Peki ya ay aniden hareket etmek yerine yavaşça Dünya’ya doğru spiral çizseydi? Scarlett, “gezegenin kabuğunun ve gelgitlerinin daha yavaş değişeceğini ve umalım ki yeni durumun hayatı ayarlanmasına izin vereceğini, daha uzun günler ve gecelerin iklimimizi değiştirebileceğini ve evrimsel değişiklikleri çeşitli şekillerde yönlendirebileceğini” söyledi.

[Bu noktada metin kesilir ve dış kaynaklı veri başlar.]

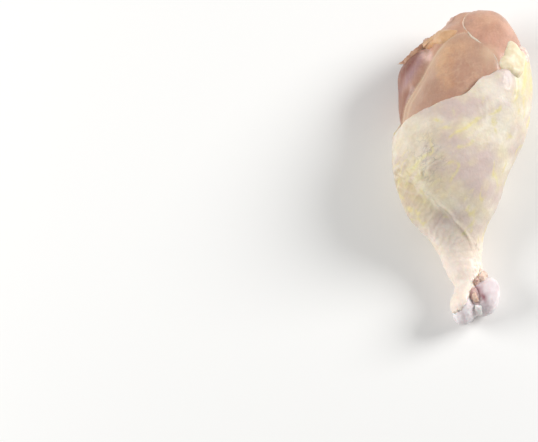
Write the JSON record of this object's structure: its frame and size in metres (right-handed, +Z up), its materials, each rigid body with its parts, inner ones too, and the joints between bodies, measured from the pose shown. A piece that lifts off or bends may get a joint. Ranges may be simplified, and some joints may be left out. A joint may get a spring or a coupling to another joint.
{
  "type": "raw chicken drumstick",
  "caption": "Raw chicken drumstick: pale skin sleeve over bundled pink muscle, cut open at the thigh end, with a knobbly bone end at the ankle.",
  "frame": {"origin": "under the middle of the bounding box, on the surface the drumstick lies on", "axes": "+Y from the ankle to the thigh end, +Z up through the skin side, +X to the right seen from the ankle"},
  "size_m": [0.063, 0.1418, 0.0438],
  "materials": {
    "meat": "moist raw muscle",
    "skin": "moist raw skin, satin",
    "cartilage": "moist joint cartilage",
    "fat_pad": "waxy raw fat",
    "fat_seam": "waxy raw fat"
  },
  "bodies": {
    "root": {"meat": "meat", "skin": "skin", "bone": "cartilage", "fat_pad": "fat_pad", "fat_seam": "fat_seam"}
  },
  "joints": []
}
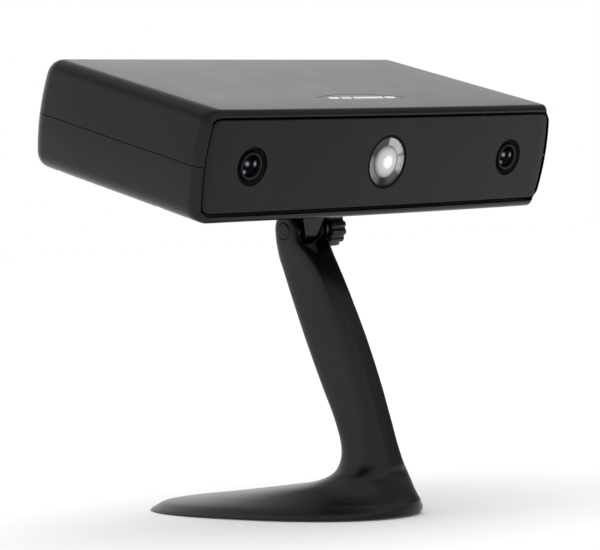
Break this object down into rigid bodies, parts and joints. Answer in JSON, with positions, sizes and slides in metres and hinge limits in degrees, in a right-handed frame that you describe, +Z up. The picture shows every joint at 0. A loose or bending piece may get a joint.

Hayvanlar geceleri daha parlak bir aya uyum sağlamak zorunda kalacaklardı. Örneğin, avcılar avlanırken daha fazla ışığa sahip olabileceğinden, avın geceleri nasıl daha iyi saklanacağını öğrenmesi gerekecekti. Ya da Ay’ın sarsılmasına neden olmayan, doğal bir gökcismi Ay’ın Dünya’ya yakınlaşmasına neden olsaydı?
Bu elbette çılgınca bir spekülasyon, ancak Comins’e göre, “Yeterince büyük bir nesne Dünya-Ay sisteminin yakınından geçtiyse ve bu şey geçerken ay yörüngesinin doğru yerindeyse, bu durum potansiyel olarak olabilir. Aydan enerji alırsanız, bu onun bize daha da yakınlaşmasına neden olur” dedi.
Bu yüzden, büyük bir göktaşının Dünya’nın yanından tam doğru zamanda, tam olarak doğru yerde geçmesi gerekir ki, muhtemelen Ay’ı bir hendekte dönen bir top gibi bize doğru itsin. Tabii ki, bu gerçekleşse bile, Ay’ın şu anki mesafenin yarısını alması hala uzun yıllar alacak, bu yüzden Dünya etkilerini hemen hissetmeyecektir.